The second movement of this sonata was “Bell,” which consisted entirely of one dissonant chord repeated with various dynamic levels and colors. The chord was sometimes allowed to decay before it was sounded again, but sometimes it was played again almost immediately. It was surprising to me how evocative a piece consisting of a single chord could be – it reminded me of the concept of weltschmerz, a feeling of depression caused by comparison of the actual state of the world with an ideal state.
The final movement of this sonata was “Choral and Fughetta.” This movement began with staccato chords that contrasted the sustained nature of the previous movement. As it continued, there was a dreamy section in the upper range of the piano, followed by a march-like section and punchy chords in the lower range, before the piece ended on a single sustained note.
The third piece of the program was Walker’s two-piano arrangement of his second sonata, composed in 1956, for which Beck was joined by Lawrence’s Frank C. Shattuck Professor of Music Michael Mizrahi, a longtime friend and colleague.
Before beginning this piece, Beck spoke briefly of the evolution of Walker’s compositional style. Likely because of the 20-year period between the composition of Walker’s second and third sonatas, a distinction can be made between the “early sonatas” (one and two) and the “later sonatas” (three through five).
Beck noted that Walker studied with the same composition teacher as Samuel Barber and drew comparisons between Walker’s early sonatas and the harmonic language and “passionate quality” of Barber’s compositions. In contrast, he described the later sonatas as “plain chant for the piano,” highlighting the inconsistent lengths of measures and the texture of “punctuated” melodic continuity.

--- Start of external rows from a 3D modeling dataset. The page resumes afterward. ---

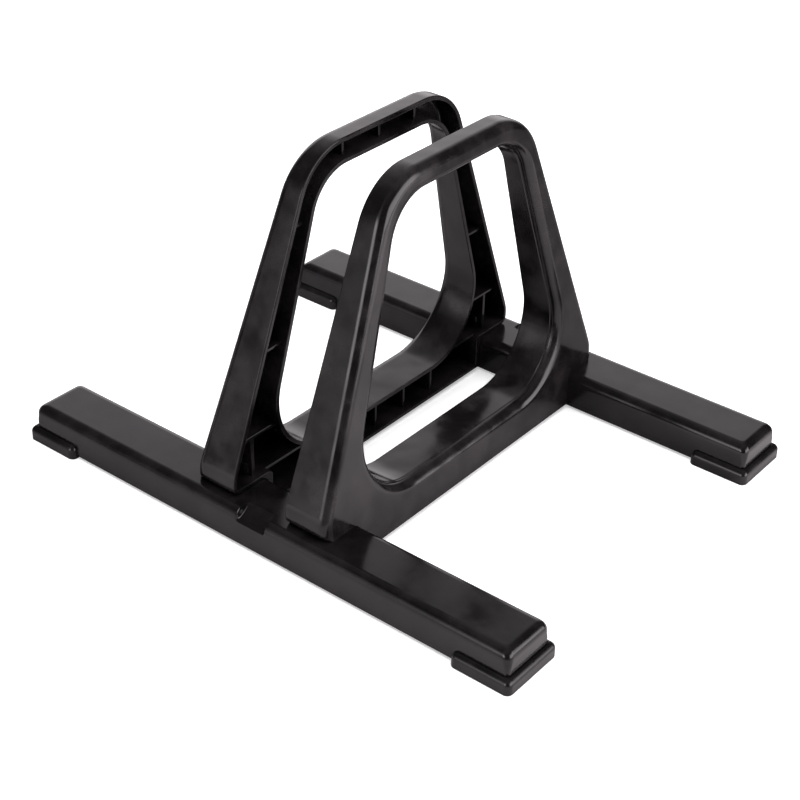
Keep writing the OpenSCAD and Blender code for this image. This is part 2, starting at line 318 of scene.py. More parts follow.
def smooth(piece):
    """Smooth shading that keeps flat faces flat and corners crisp."""
    piece.data.shade_smooth()
    piece.data.set_sharp_from_angle(angle=SHARP_ANGLE)
    weighted = piece.modifiers.new("flat faces", "WEIGHTED_NORMAL")
    weighted.keep_sharp = True


def copy_of(piece, name, change):
    """A copy of the piece, turned or mirrored about the middle of the rack."""
    twin = bpy.data.objects.new(name, piece.data.copy())
    bpy.context.scene.collection.objects.link(twin)
    twin.data.transform(change)
    if change.determinant() < 0:
        twin.data.flip_normals()
    return twin


# Arch

def open_x(z):
    return OPEN_X + OPEN_LEAN * (z - RAIL_TOP) / ARCH_RISE


def face_x(z):
    return FACE_X - FACE_LEAN * (z - RAIL_TOP) / ARCH_RISE


def at_open(points, depth):
    """Lays an outline in the open side of the arch, or depth behind it."""
    return [(open_x(p.y) + depth, p.x, p.y) for p in points]


def at_face(points, depth):
    """Lays an outline in the outer face of the arch, or depth under it."""
    return [(face_x(p.y) - depth, p.x, p.y) for p in points]


def both_sides(right):
    """Corners and radii of an outline from its right half, given as (y, z, radius)."""
    corners = right + [(-y, z, radius) for y, z, radius in reversed(right)]
    return [Vector(c[:2]) for c in corners], [c[2] for c in corners]


def outline_of_arch():
    """Corners and radii of the arch round its feet, its saddles over the rails and its beam."""
    beam_y = RAIL_SIDE_Y - SADDLE_GAP
    return both_sides([(beam_y, BEAM_Z, SOFT_R), (beam_y, RAIL_TOP, RAIL_EDGE_R),
                       (FOOT_Y, RAIL_TOP, FOOT_TUCK_R), (FOOT_Y, RAIL_TOP + FOOT_RISE, FOOT_BEND_R),
                       (TOP_Y, ARCH_TOP, TOP_R)])


def outline_of_window():
    return both_sides([(WINDOW_LOW_Y, WINDOW_Z, WINDOW_LOW_R),
                       (WINDOW_HIGH_Y, WINDOW_TOP, WINDOW_HIGH_R)])


def window_insets(inset):
    """Insets of the window in the open side of the arch."""
    return [inset + own for own in WINDOW_OPEN_INSETS]


def arch_shell():
    """Outside of an arch: rounded rim, walls, and a broad round on the free edges of the face."""
    corners, radii = outline_of_arch()
    rings = [at_open(ring(corners, radii, i), d) for i, d in reversed(rounded(RIM_R, LIP_STEPS))]
    rings += [at_face(ring(corners, radii, [i * s for s in FACE_EDGE_SHARES]), d)
              for i, d in rounded(FACE_EDGE_R, EDGE_STEPS)]
    return loft("arch_shell", rings)


def window_cutter():
    """The window, with its rounded edges and the fine step where the two mould halves meet."""
    corners, radii = outline_of_window()
    rings = [at_open(ring(corners, radii, window_insets(-LIP_R)), -OVERRUN)]
    rings += [at_open(ring(corners, radii, window_insets(-i)), d)
              for i, d in reversed(rounded(LIP_R, LIP_STEPS))]
    rings.append(at_face(ring(corners, radii, 0), PARTING_DEPTH + PARTING_STEP))
    rings.append(at_face(ring(corners, radii, -PARTING_STEP), PARTING_DEPTH))
    rings += [at_face(ring(corners, radii, -PARTING_STEP - i), d)
              for i, d in rounded(FACE_EDGE_R, EDGE_STEPS)]
    rings.append(at_face(ring(corners, radii, -PARTING_STEP - FACE_EDGE_R), -OVERRUN))
    return loft("window_cutter", rings)


def hollow_cutter():
    """The hollow behind the open side, out to the inside of the walls round the outline."""
    inner = moved_corners(outline_of_arch()[0], ARCH_WALLS)
    inner_r = [SOFT_R, SADDLE_R, SOFT_R, SOFT_R, TOP_R - WALL_T]
    inner_r += inner_r[::-1]
    rings = [at_open(ring(inner, inner_r, -LIP_R), -OVERRUN)]
    rings += [at_open(ring(inner, inner_r, -i), d) for i, d in reversed(rounded(LIP_R, LIP_STEPS))]
    rings += [at_face(ring(inner, inner_r, i), FACE_T + d)
              for i, d in rounded(INNER_EDGE_R, EDGE_STEPS)]
    return loft("hollow_cutter", rings)


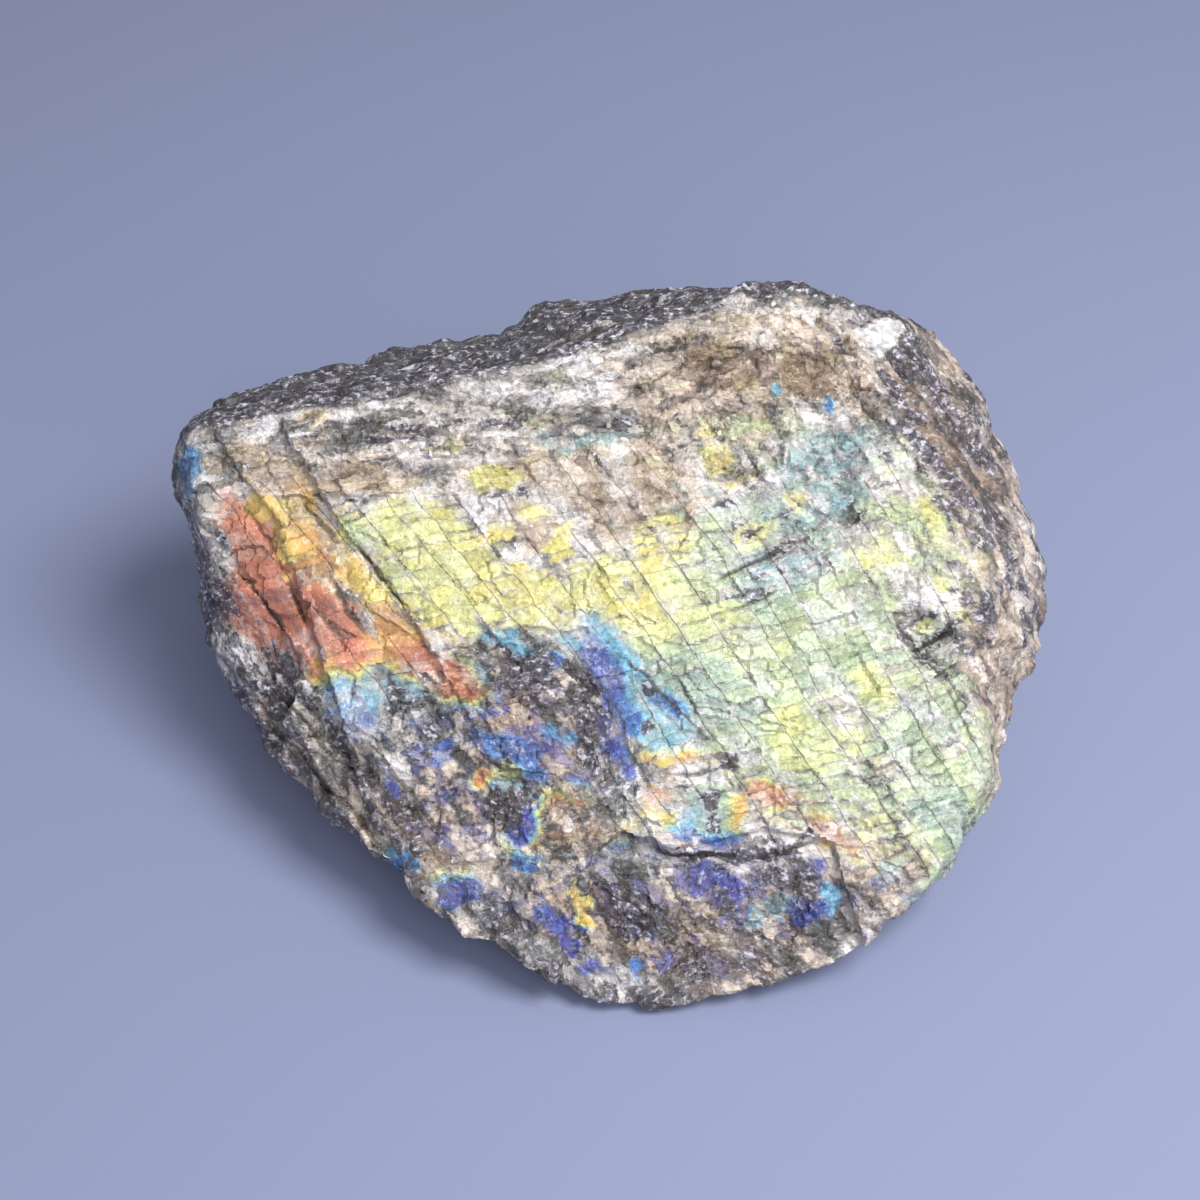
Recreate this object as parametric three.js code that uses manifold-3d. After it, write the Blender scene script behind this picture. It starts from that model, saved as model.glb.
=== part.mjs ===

The first movement of the second sonata was a theme and variations. Overall, there was a sense of wistfulness to it, but the movement covered a whole spectrum of characters, from bold and intense to slow and somber to light and bouncy. At times, the two piano parts went back and forth in conversational exchanges, like a playful competition.
The second movement had a bustling character that was sometimes rough and boisterous, with a frivolous ending. The third movement was lyrical and somber, reminding me of a funeral march or an elegy, although bright chords did sometimes protest against this darkness. The final movement of this sonata was energetic and joyful, with unending flurries of notes.
After a brief intermission, Beck played Walker’s first piano sonata. The first movement of this sonata featured contrasting characters, sometimes determined and insistent, and sometimes more spontaneous or whimsical, but always with a sense of constant motion.
The second movement was a brief set of variations on a sentimental, song-like theme, while the final movement came across as a frantic dance, with motifs that sounded like alarms going off.
Finally, Beck performed Walker’s fourth sonata, completing the set. During the first movement, marked “Maestoso,” I imagined myself walking through a forest. Heavy clashing chords were trees looming above me, while trilling figures were butterflies. Perhaps some of the fast-moving passages were creeks, and the unassuming, meandering patterns in between were my own footsteps.
The second movement of this sonata was relaxed and meditative at the beginning, but a rapid, dissonant passage emerged from this atmosphere, creating a contrasting sense of anxiety or even impending doom that dominated much of the movement before eventually returning to the original character and then ending by fading into the mist.
To conclude the recital, Beck was again joined by Mizrahi, this time for Jamaican composer Eleanor Alberga’s Two-Piano Suite, a composition that was written to commemorate the anniversary of Jamaican independence and which was correspondingly celebratory in mood. The piece brimmed with cheerful excitement, incorporating syncopation and characters that varied from improvisatory to grandiose.
Overall, Beck and Mizrahi’s recital was one I was glad to attend. It acquainted me with the varied but cohesive set of works by George Walker, a composer with whom I had little familiarity, and I appreciated how deliberate and precise decisions in voicing, pedaling and phrasing brought their interpretations of these pieces to life.